── DATA ENTRIES

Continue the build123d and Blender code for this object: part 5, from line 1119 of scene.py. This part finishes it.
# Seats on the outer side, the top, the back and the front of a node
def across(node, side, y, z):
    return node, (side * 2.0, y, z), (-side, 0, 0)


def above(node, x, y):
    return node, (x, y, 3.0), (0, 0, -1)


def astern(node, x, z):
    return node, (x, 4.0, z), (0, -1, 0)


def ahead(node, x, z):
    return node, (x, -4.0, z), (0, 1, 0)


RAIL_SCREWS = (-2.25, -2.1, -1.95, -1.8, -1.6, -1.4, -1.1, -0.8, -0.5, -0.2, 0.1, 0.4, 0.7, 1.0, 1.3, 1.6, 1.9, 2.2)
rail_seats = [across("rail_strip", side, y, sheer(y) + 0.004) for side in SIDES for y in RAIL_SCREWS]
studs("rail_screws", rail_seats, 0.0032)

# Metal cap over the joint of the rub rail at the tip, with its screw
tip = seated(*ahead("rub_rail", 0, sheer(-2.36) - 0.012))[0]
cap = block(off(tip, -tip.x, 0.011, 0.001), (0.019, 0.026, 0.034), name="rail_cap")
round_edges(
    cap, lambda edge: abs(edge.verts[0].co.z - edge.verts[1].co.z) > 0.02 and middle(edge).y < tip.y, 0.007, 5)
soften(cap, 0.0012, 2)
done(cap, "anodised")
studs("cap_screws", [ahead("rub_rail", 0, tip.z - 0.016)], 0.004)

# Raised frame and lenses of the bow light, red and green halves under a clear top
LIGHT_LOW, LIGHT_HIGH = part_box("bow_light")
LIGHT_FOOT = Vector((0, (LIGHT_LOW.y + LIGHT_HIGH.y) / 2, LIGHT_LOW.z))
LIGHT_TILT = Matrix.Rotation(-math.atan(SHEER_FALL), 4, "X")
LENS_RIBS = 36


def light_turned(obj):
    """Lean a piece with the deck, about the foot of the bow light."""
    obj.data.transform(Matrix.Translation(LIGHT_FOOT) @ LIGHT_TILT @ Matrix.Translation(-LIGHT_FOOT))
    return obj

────
── DATA ENTRIES

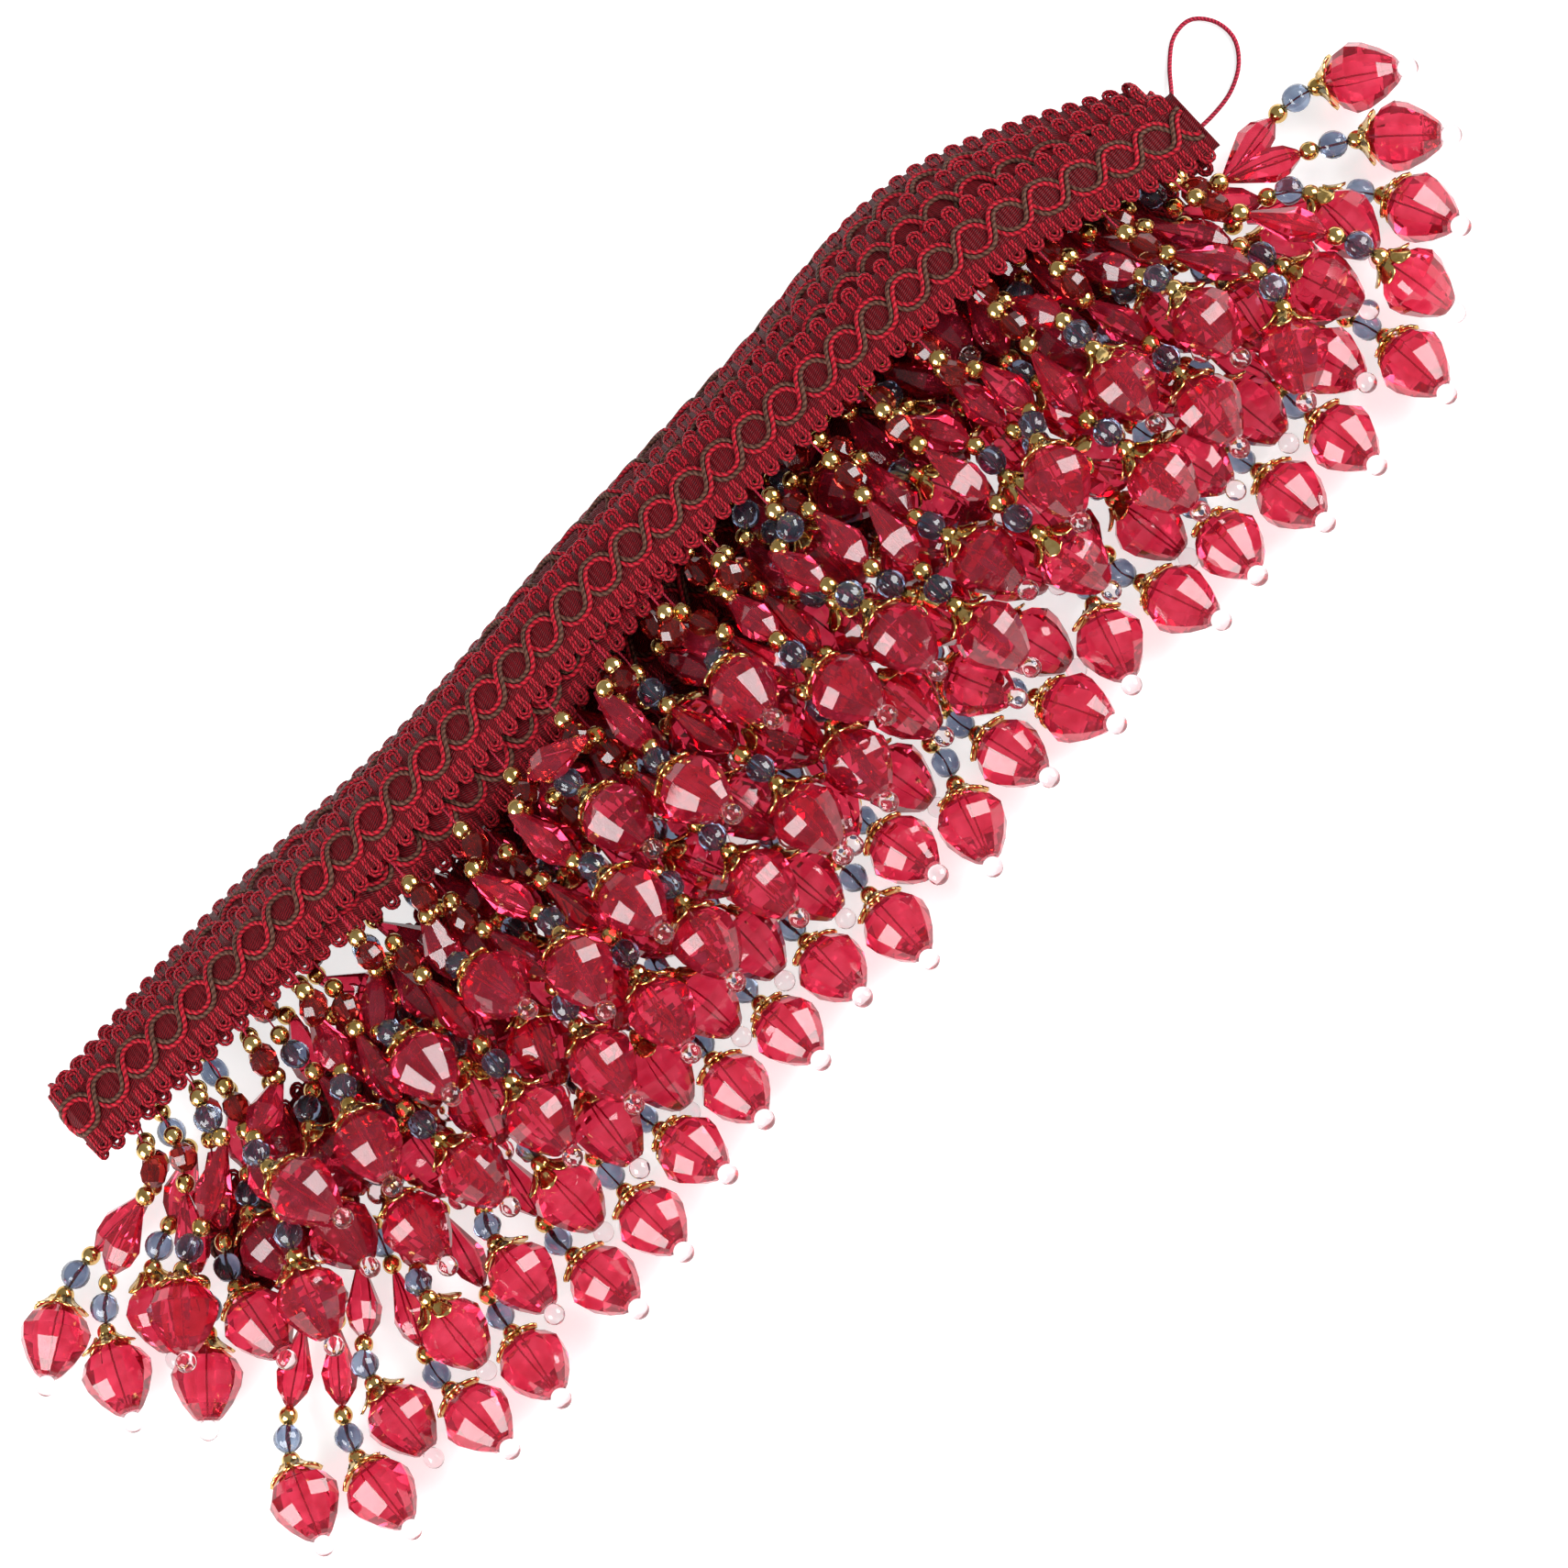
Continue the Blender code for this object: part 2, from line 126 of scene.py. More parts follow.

────

• [REQUEST]: Output the lines of the records above exactly as they appear, from the line containing "Continue the build123d" through the line containing "return node, (x, -4.0, z), (0, 1, 0)".

• [SOLVED PROBLEM]:
Continue the build123d and Blender code for this object: part 5, from line 1119 of scene.py. This part finishes it.
# Seats on the outer side, the top, the back and the front of a node
def across(node, side, y, z):
    return node, (side * 2.0, y, z), (-side, 0, 0)


def above(node, x, y):
    return node, (x, y, 3.0), (0, 0, -1)


def astern(node, x, z):
    return node, (x, 4.0, z), (0, -1, 0)


def ahead(node, x, z):
    return node, (x, -4.0, z), (0, 1, 0)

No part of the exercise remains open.